This Court cannot, however, grant Martin's petition even under the most lenient of these standards because Martin has given the Court no indication of the nature of the issues or nature of the action he intends to raise in his § 2255 motion or for which the transcripts are necessary. While this Court, like those in Tapio, Fiebelkorn, and Pate, would readily look elsewhere for the required information, there is no outside motion, complaint, or petition which provides insight into the nature of his proposed action. Therefore, Martin's petition to proceed in forma pauperis will be denied.

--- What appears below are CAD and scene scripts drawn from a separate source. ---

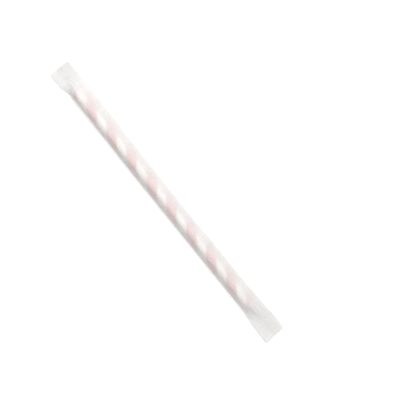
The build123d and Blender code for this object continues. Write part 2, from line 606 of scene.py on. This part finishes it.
VIEW_ROLL = 51.0             # degrees that the straw runs below level in the view
VIEW_SPAN = 292.5 * MM       # width of the floor in view
VIEW_CENTRE = (14.7 * MM, 19.2 * MM)
SENSOR = 36.0                # millimetres
WHITE = (1.0, 1.0, 1.0, 1.0)
FLOOR_GLOW = 0.17            # brings the unshaded card up to white
FLOOR_SIZE = 3.0
FLOOR_DROP = 0.02 * MM       # floor below the sleeve's underside, so that they never coincide
KEY_DIRECTION = (-0.35, 0.54, 0.77)    # about 50 degrees up, from +Y turned towards -X
KEY_DISTANCE = 0.9
KEY_SIZE = 0.45


def seen_directly(tree):
    """1 on camera, glossy and transmission rays, and 0 on all others."""
    path = add_node(tree, "ShaderNodeLightPath").outputs
    pair = add_node(tree, "ShaderNodeMath", {"operation": "MAXIMUM"},
                    {0: path["Is Camera Ray"], 1: path["Is Glossy Ray"]}).outputs[0]
    return add_node(tree, "ShaderNodeMath", {"operation": "MAXIMUM"},
                    {0: pair, 1: path["Is Transmission Ray"]}).outputs[0]


def add_floor():
    """White card: it keeps the shadow, and shows as white where nothing shades it."""
    material, tree, output = new_material("White card")
    card = add_node(tree, "ShaderNodeBsdfDiffuse", None, {"Color": linear("#F4F4F3")}).outputs[0]
    glow = add_node(tree, "ShaderNodeEmission", None, {"Color": WHITE})
    lit = add_node(tree, "ShaderNodeMath", {"operation": "MULTIPLY"},
                   {0: seen_directly(tree), 1: FLOOR_GLOW}).outputs[0]
    tree.links.new(lit, glow.inputs["Strength"])
    both = add_node(tree, "ShaderNodeAddShader", None, {0: card, 1: glow.outputs[0]}).outputs[0]
    tree.links.new(both, output.inputs["Surface"])
    half = FLOOR_SIZE / 2
    z = SLEEVE_LOW.z - FLOOR_DROP
    mesh = bpy.data.meshes.new("floor")
    mesh.from_pydata([(-half, -half, z), (half, -half, z), (half, half, z), (-half, half, z)], [],
                     [(0, 1, 2, 3)])
    mesh.materials.append(material)
    floor = bpy.data.objects.new("floor", mesh)
    bpy.context.scene.collection.objects.link(floor)


def add_light(settings):
    """Even light from all round, and one large soft lamp."""
    world = bpy.data.worlds.new("Studio")
    bpy.context.scene.world = world
    world.use_nodes = True
    tree = world.node_tree
    tree.nodes.clear()
    level = add_node(tree, "ShaderNodeMapRange", None,
                     {"Value": seen_directly(tree), "To Min": settings.ambient,
                      "To Max": 1.0}).outputs[0]
    sky = add_node(tree, "ShaderNodeBackground", None, {"Color": WHITE, "Strength": level})
    output = add_node(tree, "ShaderNodeOutputWorld")
    tree.links.new(sky.outputs[0], output.inputs["Surface"])
    lamp = bpy.data.lights.new("key", "AREA")
    lamp.shape = "DISK"
    lamp.size = KEY_SIZE
    lamp.energy = settings.key
    key = bpy.data.objects.new("key", lamp)
    direction = Vector(KEY_DIRECTION).normalized()
    key.location = direction * KEY_DISTANCE
    key.rotation_euler = direction.to_track_quat("Z", "Y").to_euler()
    bpy.context.scene.collection.objects.link(key)


def add_camera(settings):
    """Looks straight down, turned so that the straw runs down to the right."""
    camera = bpy.data.cameras.new("camera")
    camera.sensor_width = SENSOR
    camera.lens = settings.lens
    view = bpy.data.objects.new("camera", camera)
    height = VIEW_SPAN * settings.lens / SENSOR
    view.location = (*VIEW_CENTRE, height)
    view.rotation_euler = (0.0, 0.0, math.radians(VIEW_ROLL))
    bpy.context.scene.collection.objects.link(view)
    bpy.context.scene.camera = view


class WRAPPEDSTRAW_OT_stage(bpy.types.Operator):
    """Set up the floor, the light and the camera"""

    bl_idname = "wrapped_straw.stage"
    bl_label = "Stage"

    def execute(self, context):
        settings = context.scene.straw_stage_settings
        context.scene.view_settings.view_transform = "Standard"
        add_floor()
        add_light(settings)
        add_camera(settings)
        return {"FINISHED"}


class WRAPPEDSTRAW_PT_panel(bpy.types.Panel):
    """Sizes, colours and buttons for the wrapped straw."""

    bl_label = "Wrapped Straw"
    bl_idname = "WRAPPEDSTRAW_PT_panel"
    bl_space_type = "VIEW_3D"
    bl_region_type = "UI"
    bl_category = "Wrapped Straw"

    def draw(self, context):
        scene = context.scene
        groups = (
            (scene.straw_settings, WRAPPEDSTRAW_OT_straw),
            (scene.sleeve_settings, WRAPPEDSTRAW_OT_sleeve),
            (scene.straw_stage_settings, WRAPPEDSTRAW_OT_stage),
        )
        for settings, operator in groups:
            box = self.layout.box()
            for name in settings.__annotations__:
                box.prop(settings, name)
            box.operator(operator.bl_idname)


CLASSES = (
    StrawSettings,
    SleeveSettings,
    StageSettings,
    WRAPPEDSTRAW_OT_straw,
    WRAPPEDSTRAW_OT_sleeve,
    WRAPPEDSTRAW_OT_stage,
    WRAPPEDSTRAW_PT_panel,
)


def register():
    """Registers the classes and their settings."""
    for cls in CLASSES:
        bpy.utils.register_class(cls)
    bpy.types.Scene.straw_settings = PointerProperty(type=StrawSettings)
    bpy.types.Scene.sleeve_settings = PointerProperty(type=SleeveSettings)
    bpy.types.Scene.straw_stage_settings = PointerProperty(type=StageSettings)


def unregister():
    """Removes the settings and the classes."""
    del bpy.types.Scene.straw_stage_settings
    del bpy.types.Scene.sleeve_settings
    del bpy.types.Scene.straw_settings
    for cls in reversed(CLASSES):
        bpy.utils.unregister_class(cls)


def main():
    """Builds everything in order."""
    register()
    bpy.ops.wrapped_straw.straw()
    bpy.ops.wrapped_straw.sleeve()
    bpy.ops.wrapped_straw.stage()


if __name__ == "__main__":
    main()
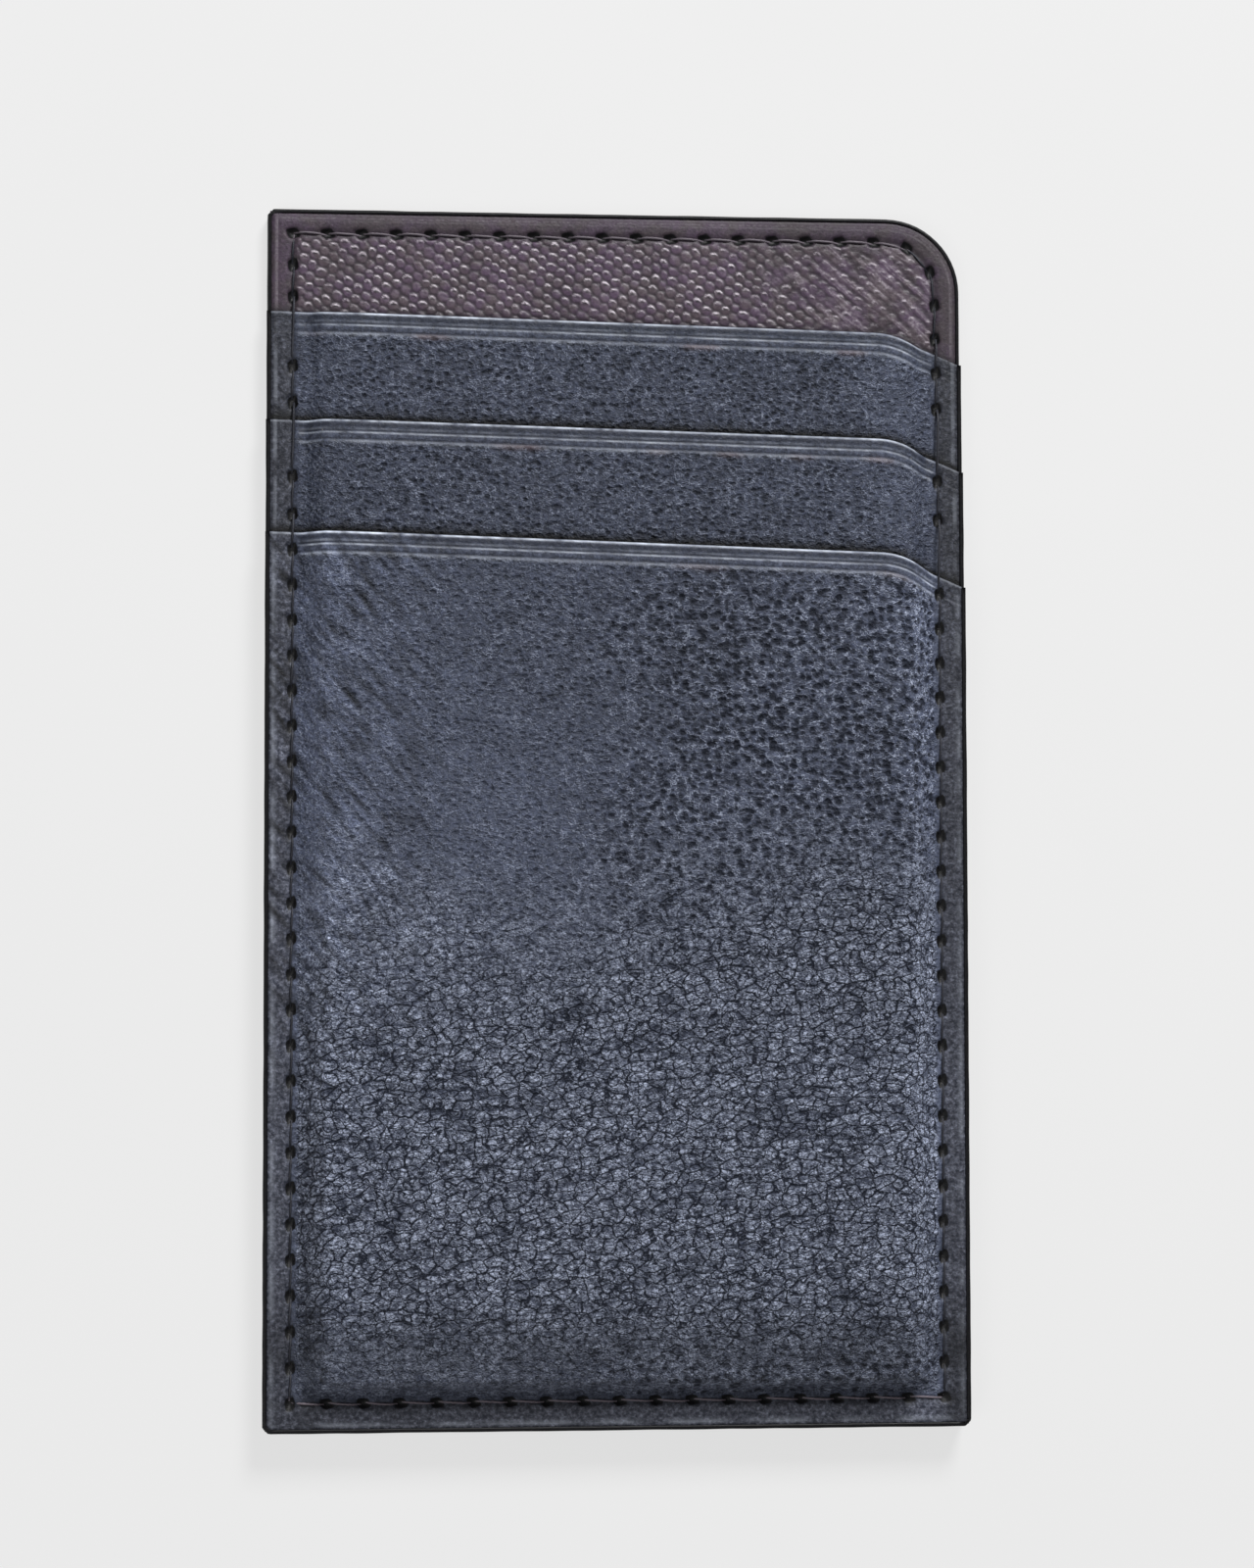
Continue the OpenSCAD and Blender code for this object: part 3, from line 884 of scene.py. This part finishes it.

B. Motion for Extension of Time
On April 28, 2009, Martin filed a motion for a 60-day extension of time to file a § 2255 petition. (Doc. No. 284.) Martin cites the delay in ruling on his motion for transcripts to proceed in forma pauperis, as well as "'Extraordinary Circumstances' beyond the defendant's control making it 'Impossible' to file" as reasons for the extension. (Doc. No. 284, at ¶¶ 2-4.)
Congress has imposed a one-year statute of limitations period for prisoners filing motions for relief pursuant to 28 U.S.C. § 2255, which begins to run from "the date the judgment of conviction becomes final." 28 U.S.C. § 2255. This time limit has been interpreted as a statute of limitations, rather than a jurisdictional requirement, and is, therefore, subject to equitable considerations including equitable tolling. Green v. United States, 260 F.3d 78, 82 (2d Cir. 2001); Moore v. United States, 173 F.3d 1131, 1134 (8th Cir. 1999). However, the Second Circuit specifically held that a Court may not take up the issue of an extension of time to file a § 2255 motion prior to the filing of such motion. Green, 260 F.3d at 82. The court reasoned that, prior to the filing of claim or petition, there is no case or controversy before a court, and therefore any ruling on the timeliness of such motion would be merely advisory. Id. The Second Circuit further held that, when the motion for an extension of time contains allegations sufficient to support a claim under § 2255, the motion may be treated as a substantive § 2255 motion and ruled on as such, including consideration of the timeliness issue. Id.at 83.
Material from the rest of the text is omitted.